<<<<

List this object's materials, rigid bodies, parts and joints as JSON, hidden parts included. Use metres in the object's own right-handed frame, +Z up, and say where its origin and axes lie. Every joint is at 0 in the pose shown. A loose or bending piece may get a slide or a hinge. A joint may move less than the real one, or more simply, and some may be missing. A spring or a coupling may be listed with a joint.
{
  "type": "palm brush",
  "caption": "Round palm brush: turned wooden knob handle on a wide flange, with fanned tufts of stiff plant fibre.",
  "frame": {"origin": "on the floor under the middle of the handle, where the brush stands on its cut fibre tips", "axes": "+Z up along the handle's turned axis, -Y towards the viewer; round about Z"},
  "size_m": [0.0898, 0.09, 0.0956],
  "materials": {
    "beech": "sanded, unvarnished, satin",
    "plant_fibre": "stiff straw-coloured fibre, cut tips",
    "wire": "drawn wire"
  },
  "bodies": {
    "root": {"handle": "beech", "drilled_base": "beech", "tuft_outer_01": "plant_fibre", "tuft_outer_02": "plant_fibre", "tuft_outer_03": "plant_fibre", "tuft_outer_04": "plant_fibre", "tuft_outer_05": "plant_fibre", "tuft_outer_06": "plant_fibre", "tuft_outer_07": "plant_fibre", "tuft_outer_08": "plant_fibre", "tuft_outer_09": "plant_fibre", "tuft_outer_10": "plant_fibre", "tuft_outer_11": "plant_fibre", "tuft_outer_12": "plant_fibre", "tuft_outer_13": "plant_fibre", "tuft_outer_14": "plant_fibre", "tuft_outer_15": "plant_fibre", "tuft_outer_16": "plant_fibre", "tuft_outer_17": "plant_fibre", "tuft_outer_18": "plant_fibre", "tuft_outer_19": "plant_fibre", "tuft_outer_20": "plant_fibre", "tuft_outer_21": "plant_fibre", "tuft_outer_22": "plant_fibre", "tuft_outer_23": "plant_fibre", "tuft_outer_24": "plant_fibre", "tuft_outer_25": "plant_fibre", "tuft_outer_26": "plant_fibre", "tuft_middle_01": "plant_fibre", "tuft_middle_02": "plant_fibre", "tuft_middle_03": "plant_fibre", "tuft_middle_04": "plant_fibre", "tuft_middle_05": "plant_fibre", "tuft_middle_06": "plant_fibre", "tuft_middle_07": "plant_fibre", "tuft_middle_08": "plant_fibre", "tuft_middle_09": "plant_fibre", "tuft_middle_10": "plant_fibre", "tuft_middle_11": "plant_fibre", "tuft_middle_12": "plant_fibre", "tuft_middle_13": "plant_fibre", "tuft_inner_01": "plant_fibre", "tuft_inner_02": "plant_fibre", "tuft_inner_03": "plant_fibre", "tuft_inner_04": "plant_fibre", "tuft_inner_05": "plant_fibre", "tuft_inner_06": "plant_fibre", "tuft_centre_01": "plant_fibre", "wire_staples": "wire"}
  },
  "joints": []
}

>>>>

> **To be done**
Search the lines above for the string "axes", then show every one that has it.

> **Task response**
List this object's materials, rigid bodies, parts and joints as JSON, hidden parts included. Use metres in the object's own right-handed frame, +Z up, and say where its origin and axes lie. Every joint is at 0 in the pose shown. A loose or bending piece may get a slide or a hinge. A joint may move less than the real one, or more simply, and some may be missing. A spring or a coupling may be listed with a joint.
  "frame": {"origin": "on the floor under the middle of the handle, where the brush stands on its cut fibre tips", "axes": "+Z up along the handle's turned axis, -Y towards the viewer; round about Z"},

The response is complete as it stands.